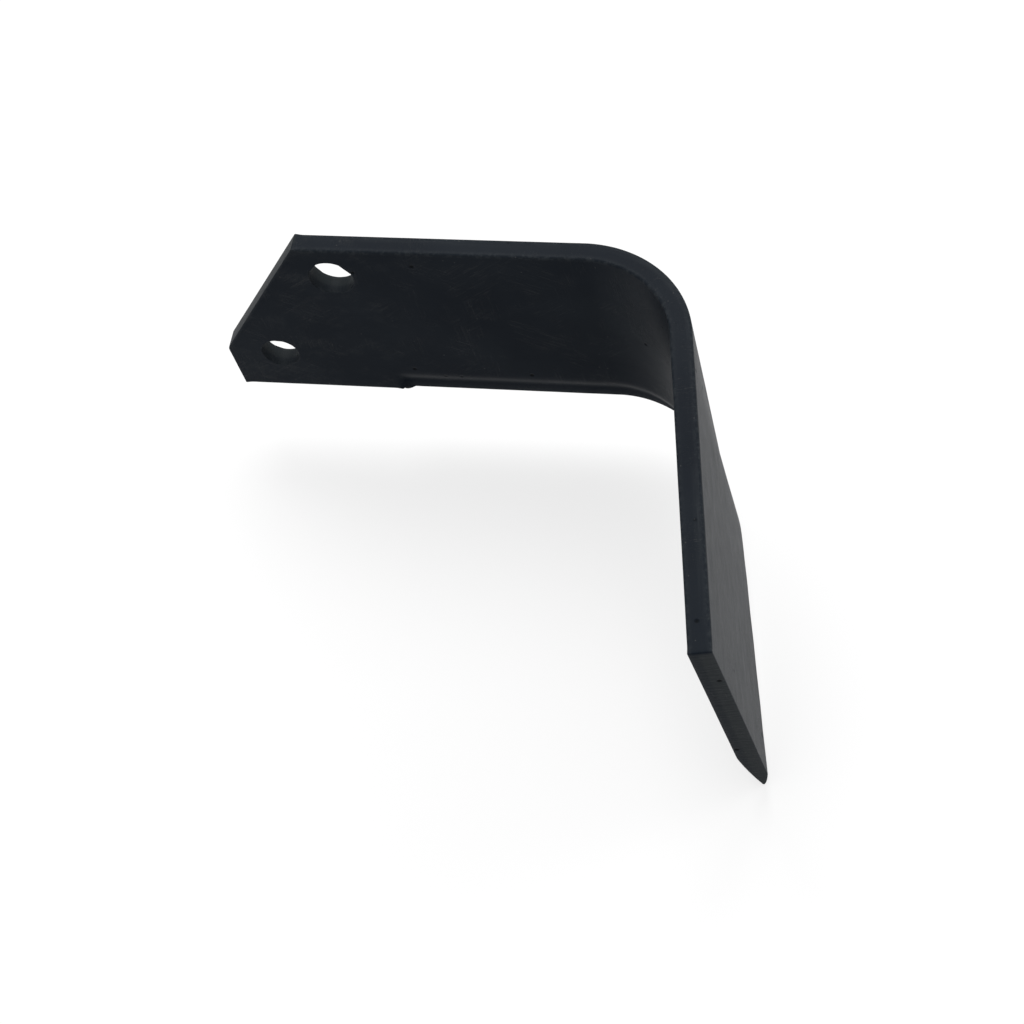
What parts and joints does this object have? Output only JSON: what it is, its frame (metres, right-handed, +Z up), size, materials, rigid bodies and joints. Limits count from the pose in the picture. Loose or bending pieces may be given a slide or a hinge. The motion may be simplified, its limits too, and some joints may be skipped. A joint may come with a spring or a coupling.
{
  "type": "rotary tiller blade",
  "caption": "L-shaped forged steel tiller blade: a flat bolted shank, a wide bend and a leg with a bevelled cutting edge along its lower side.",
  "frame": {"origin": "centre of the larger bolt hole, in the flat back face of the shank that seats on the rotor flange", "axes": "+X along the shank from the bolted end to the bend, +Y out of the seating face, +Z up across the bar to its blunt top edge; the leg turns away to -Y"},
  "size_m": [0.2151, 0.1561, 0.1117],
  "materials": {
    "blade": "thin bluish-black paint over the forged skin, satin, worn at edges"
  },
  "bodies": {
    "root": {"blade": "blade"}
  },
  "joints": []
}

Requirement: Extract, word for word, each line of the listing above.

Final result:
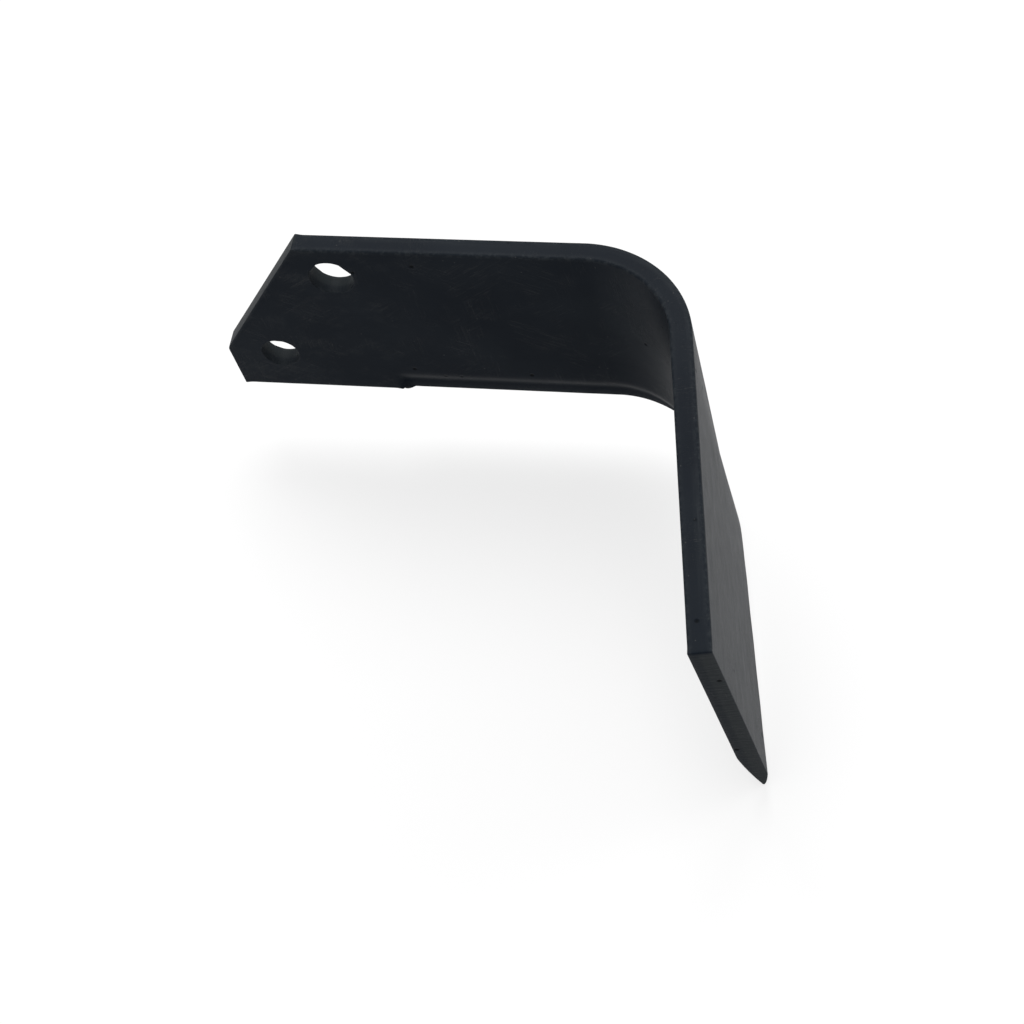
What parts and joints does this object have? Output only JSON: what it is, its frame (metres, right-handed, +Z up), size, materials, rigid bodies and joints. Limits count from the pose in the picture. Loose or bending pieces may be given a slide or a hinge. The motion may be simplified, its limits too, and some joints may be skipped. A joint may come with a spring or a coupling.
{
  "type": "rotary tiller blade",
  "caption": "L-shaped forged steel tiller blade: a flat bolted shank, a wide bend and a leg with a bevelled cutting edge along its lower side.",
  "frame": {"origin": "centre of the larger bolt hole, in the flat back face of the shank that seats on the rotor flange", "axes": "+X along the shank from the bolted end to the bend, +Y out of the seating face, +Z up across the bar to its blunt top edge; the leg turns away to -Y"},
  "size_m": [0.2151, 0.1561, 0.1117],
  "materials": {
    "blade": "thin bluish-black paint over the forged skin, satin, worn at edges"
  },
  "bodies": {
    "root": {"blade": "blade"}
  },
  "joints": []
}